QFs not subject to the 18 C.F.R. § 292.601(c)(1) exemption at all, also have been selling reactive power for years and there is no controversy or question there, as they file FERC-jurisdictional rates.
Should DERs Be Eligible for Reactive Compensation, Where Otherwise Available?
The PJM Market Monitor has insisted in pleadings in at least four cases, that DERs are not entitled to reactive power compensation under PJM’s Schedule 2. Its position is that DERs have no obligations beyond those to the distribution system, that PJM lacks authority to dispatch DERs to provide reactive support for the PJM transmission system, and that PJM’s Schedule 2 does not obligate PJM transmission customers to pay for reactive capability provided to neighboring systems that only incidentally supports the PJM transmission system. The Market Monitor has not won this issue summarily to date, but it may be the reason no cases in which the issue was raised have settled to date.

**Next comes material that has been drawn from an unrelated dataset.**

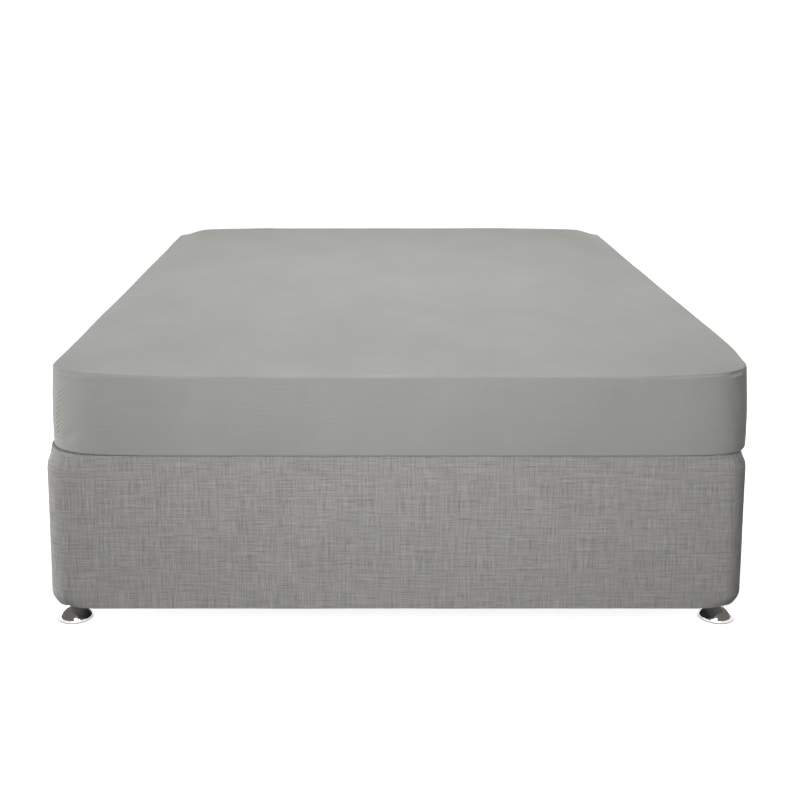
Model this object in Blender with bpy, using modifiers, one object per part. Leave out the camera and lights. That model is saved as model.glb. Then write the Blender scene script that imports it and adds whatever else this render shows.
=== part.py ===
"""A fitted sheet stretched over a mattress, on an upholstered divan bed base with four glides.

Metres, +Z up. The origin is on the floor under the middle of the sheet. The foot end, where the
front wall of the sheet hangs, faces -Y. The head end faces +Y.
"""

import math

import bmesh
import bpy

# Divan base: an upholstered box on four glides
BASE_WIDTH = 1.355
BASE_LENGTH = 1.904
BASE_BOTTOM = 0.0347
BASE_TOP = 0.3450
BASE_SHIFT = -0.0148
BASE_CORNER_RADIUS = 0.048
BASE_CORNER_STEPS = 7
BASE_RIM_RADIUS = 0.0055
BASE_RIM_STEPS = 3
RIM_ANGLE = 60.0

# Glides: turned feet, set in from the corners of the base
GLIDE_RADIUS = 0.0343
GLIDE_FROM_SIDE = 0.044
GLIDE_FROM_END = 0.042
GLIDE_STEPS = 24
AXIS_MERGE = 0.0001

# Sheet and mattress: the taped edge is the fold between the top and the walls
TAPE_HALF_WIDTH = 0.6860
TAPE_HALF_LENGTH = 0.9520
TAPE_HEIGHT = 0.4970
SHOULDER_IN = 0.022
SHOULDER_RISE = 0.0065
CROWN_RISE = 0.0275
CROWN_REACH = 0.130
SHEET_THICKNESS = 0.002
REST_GAP = 0.0003
DRAPE_GAP = 0.002
UNDERSIDE = BASE_TOP + REST_GAP

# The four corners, as (side, end)
CORNERS = {
    "front_left": (-1, -1),
    "front_right": (1, -1),
    "back_left": (-1, 1),
    "back_right": (1, 1),
}

# How far each rounded corner draws the end of the mattress back, as (at the tape, at the hem)
CORNER_DRAW = {
    CORNERS["front_left"]: (0.095, 0.095),
    CORNERS["front_right"]: (0.155, 0.135),
    CORNERS["back_left"]: (0.100, 0.095),
    CORNERS["back_right"]: (0.095, 0.095),
}
TAPE_FULLNESS = 0.33
HEM_FULLNESS = 0.20
CORNER_TURN = 45.0

# Columns of the top panel from its middle to beside its corner, as shares of the half width
COLUMN_SHARES = (0.0, 0.52, 0.82)

# Rows of the top panel from its middle to its corner, as (turn of the plan, share of the side)
ROW_STEPS = (
    (90.0, 0.00),
    (90.0, 0.45),
    (90.0, 0.87),
    (90.0, 1.00),
    (70.0, 1.00),
    (CORNER_TURN, 1.00),
)

# Rings of the wall, as (out from the taped edge, height, share of the mattress's inset that also
# lowers it)
WALL_RINGS = {
    "tape_top": (-0.003, 0.5000, 1),
    "tape_side": (0.001, 0.4905, 1),
    "wall_high": (0.005, 0.4550, 0),
    "wall_middle": (0.007, 0.4200, 0),
    "wall_low": (0.005, 0.3780, 0),
    "roll_side": (0.0055, 0.3505, 0),
}

# Rings on the underside, as the distance in from the taped edge
HEM_RINGS = {
    "roll_under": 0.001,
    "hem_fold": 0.025,
    "hem_edge": 0.090,
}
SOFT_LEVELS = 1

# Profile of a glide from its neck to its rim, as (share of the radius, height)
GLIDE_PROFILE = (
    (0.34, 0.0344),
    (0.34, 0.0290),
    (0.38, 0.0245),
    (0.48, 0.0200),
    (0.64, 0.0160),
    (0.84, 0.0125),
    (0.96, 0.0100),
    (1.00, 0.0065),
    (0.97, 0.0030),
    (0.90, 0.0000),
)

MATERIALS = {
    "sheet_cloth": ((0.405, 0.413, 0.390), 0.80, 0.0),
    "mattress_cover": ((0.75, 0.74, 0.71), 0.85, 0.0),
    "base_linen": ((0.360, 0.355, 0.342), 0.90, 0.0),
    "chrome": ((0.62, 0.62, 0.63), 0.12, 1.0),
}

COLUMN_MIDDLE = len(COLUMN_SHARES)
ROW_MIDDLE = len(ROW_STEPS) - 1
COLUMNS = 2 * COLUMN_MIDDLE
ROWS = 2 * ROW_MIDDLE


def clear_scene():
    """Removes every object that the file opened with."""
    for thing in list(bpy.data.objects):
        bpy.data.objects.remove(thing, do_unlink=True)


def make_material(name):
    """A plain surface with the colour, roughness and metallic value of its row."""
    colour, roughness, metallic = MATERIALS[name]
    material = bpy.data.materials.new(name)
    material.use_nodes = True
    shader = material.node_tree.nodes["Principled BSDF"]
    shader.inputs["Base Color"].default_value = (*colour, 1.0)
    shader.inputs["Roughness"].default_value = roughness
    shader.inputs["Metallic"].default_value = metallic
    return material


def place(name, mesh, material, collection):
    """Puts a mesh in the collection as a named, smooth object."""
    thing = bpy.data.objects.new(name, mesh)
    collection.objects.link(thing)
    thing.data.materials.append(material)
    thing.data.shade_smooth()
    return thing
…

Judging by the fact two of the four cases have reached an impasse (recently) and no settlement has been reached in any of the four cases, this issue presumably will be going to hearing. Although somewhat unclear, it does not appear that FERC has resolved this issue on the merits previously. Perhaps there are DERs that have obtained reactive compensation from FERC, but the majority of DERs are QFs selling to the host under PURPA and would not be eligible to seek compensation at FERC for the reasons explained above. As more stand-alone storage (i.e., non-QF resources) locates on distribution systems, the issue of reactive compensation may become more heated, leaving the two dockets that appear to be the first headed to hearing (ER21-1633 and ER20-1851), important bellwethers.